16982
Exome-sequencing based gene discovery and systems biology of autism spectrum disorders

Saturday, May 17, 2014: 1:30 PM
Marquis D (Marriott Marquis Atlanta)
S. J. Sanders1, A. J. Willsey1, K. Roeder2, B. Devlin3, N. Sestan4 and M. W. State1, (1)Psychiatry, UCSF, San Francisco, CA, (2)Statistics, Carnegie Mellon University, Pittsburgh, PA, (3)University of Pittsburgh, Pittsburgh, PA, (4)Yale School of Medicine, New Haven, CT
Background: De novo loss of function (nonsense, canonical splice site, and frameshift) mutations are associated with ASD based on the observation of a higher rate in cases versus unaffected controls via exome-wide analyses. Furthermore, identification of multiple de novo LoF mutations in the same gene in unrelated individuals has emerged as a reliable approach to identifying ASD-associated genes at genome-wide significance. Previously, based on an initial set of nine ASD-associated genes emerging from exome analyses of 1,043 families, we conducted a co-expression analysis, leveraging spatio-temporally rich data from developing human brain, that has identified layer 5/6 glutamatergic neurons in the prefrontal cortex during human mid-fetal development as relevant for ASD pathophysiology.

Objectives: To identify additional ASD-associated genes in a hypothesis naïve manner by conducting further whole-exome sequencing, and to use these genes as inputs for an expanded gene co-expression analysis aimed at refining spatio-temporal understanding of ASD pathophysiology.
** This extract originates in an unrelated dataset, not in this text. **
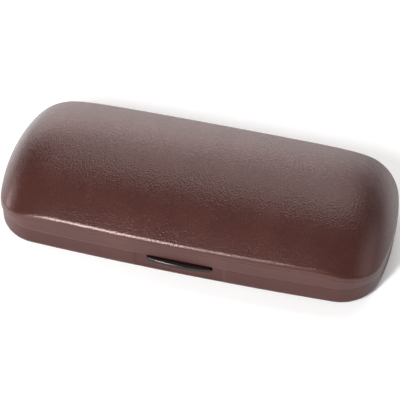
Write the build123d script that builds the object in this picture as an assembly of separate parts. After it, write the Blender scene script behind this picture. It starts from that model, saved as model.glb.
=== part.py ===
from build123d import *
from math import hypot, sqrt
import os

# Millimetres. X runs along the case, -Y is the front with the button, Z is up from the underside.
# The origin is the middle of the whole part's box, on its underside.

# Outline of the lid, seen from above: four shallow arcs joined by four corner arcs.
HALF_LENGTH = 80.0
HALF_DEPTH = 33.85
SIDE_RADIUS = 1580.0
END_RADIUS = 91.5
CORNER_RADIUS = 17.4

# Heights.
SEAM_Z = 10.0
CROWN_Z = 30.0
SEAM_GAP = 0.15
LID_HOLLOW_START = SEAM_Z - 3.0

# Crown: it falls away across the depth and, near the ends, along the length.
CROSS_SLOPE = 0.769
CROSS_BEND = 30.2
END_FALL = 16.7
END_POWER = 10
CROWN_GRID_X = 53
CROWN_GRID_Y = 29
CROWN_REACH_X = 82.0
CROWN_REACH_Y = 36.0
SHOULDER_RADIUS = 2.8

# Moulded shells.
WALL = 1.6
BASE_INSET = 0.4
BASE_EDGE_RADIUS = 2.7

# Gap between parts that lie against each other, how far joined shapes sink in, and how far cuts run past.
TOUCH = 0.05
SINK = 0.1
PAST = 1.0

# An edge with more than this share of its direction along Z stands upright.
UPRIGHT_SHARE = 0.9
SLOPING_SHARE = 0.7

# Frames and soft linings.
LIP_INSET = 2.1
LIP_THICKNESS = 1.2
LIP_BELOW = 2.6
LIP_ABOVE = 1.0
LID_RIM_INSET = 1.65
LID_RIM_THICKNESS = 1.1
LID_RIM_START = 1.3
LID_RIM_HEIGHT = 0.7
LINING_THICKNESS = 1.2
LINING_BLOCK_GAP = 0.4
LINING_SOFT_RADIUS = 2.0
TRAY_SOFT_RADIUS = 2.5
CUSHION_HALF_LENGTH = 64.0
CUSHION_FRONT = -20.5
CUSHION_BACK = 26.5
CUSHION_THICKNESS = 2.4
CUSHION_CORNER = 12.0
CUSHION_EDGE = 1.0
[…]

Methods: We present an analysis of whole-exome sequencing of 457 previously un-reported simplex families from the Simons Simplex Collection (SSC), contributing to a combined analysis of 1,500 simplex ASD families. Two detection algorithms are used to identify single nucleotide variants (SNVs) and insertion/deletions (indels) separately. All putative de novo LoF mutations are confirmed through PCR and Sanger sequencing. Genes with multiple de novo LoF mutations are used as seed genes for co-expression analyses aimed at refining our recently reported spatial and temporal data regarding convergence of ASD related genes in mid-fetal human cortical development.

Results: A total of 196 genes were observed to have at least one de novo LoF variant in an affected individual. Of these genes, 18 show at least two de novo LoF variants in affected individuals. Comparison with the distribution of de novo LoF variants in the unaffected siblings demonstrates that the 196 have a >50% probability of being associated with ASD while the 18 genes with multiple LOF mutations have a >95% of being associated with ASD risk. Eight of the 18 genes with multiple de novo mutations are novel ASD-associated genes. Co-expression network analysis based on the expanded set of genes validates our previously observed findings pointing to a convergence of ASD-related mutations in layer 5/6 glutamatergic neurons in the prefrontal cortex during mid-fetal development.

Conclusions: Ongoing exome sequencing of ASD trios is rapidly expanding the list of ASD-associated genes. Identification of these genes facilitates analyses of the biological systems underlying ASD pathology. The discovery of additional ASD genes and an expanded co-expression network analysis reported here highlights the convergence of ASD genes in deep layer glutamatergic neurons in the prefrontal cortex during mid-fetal development, strengthening this association. As expected, the data also point to additional possible points of spatio-temporal convergence of ASD mutations, underscoring the importance of integrating other gene discovery methods and genomic datasets such as chromatin state and gene regulation.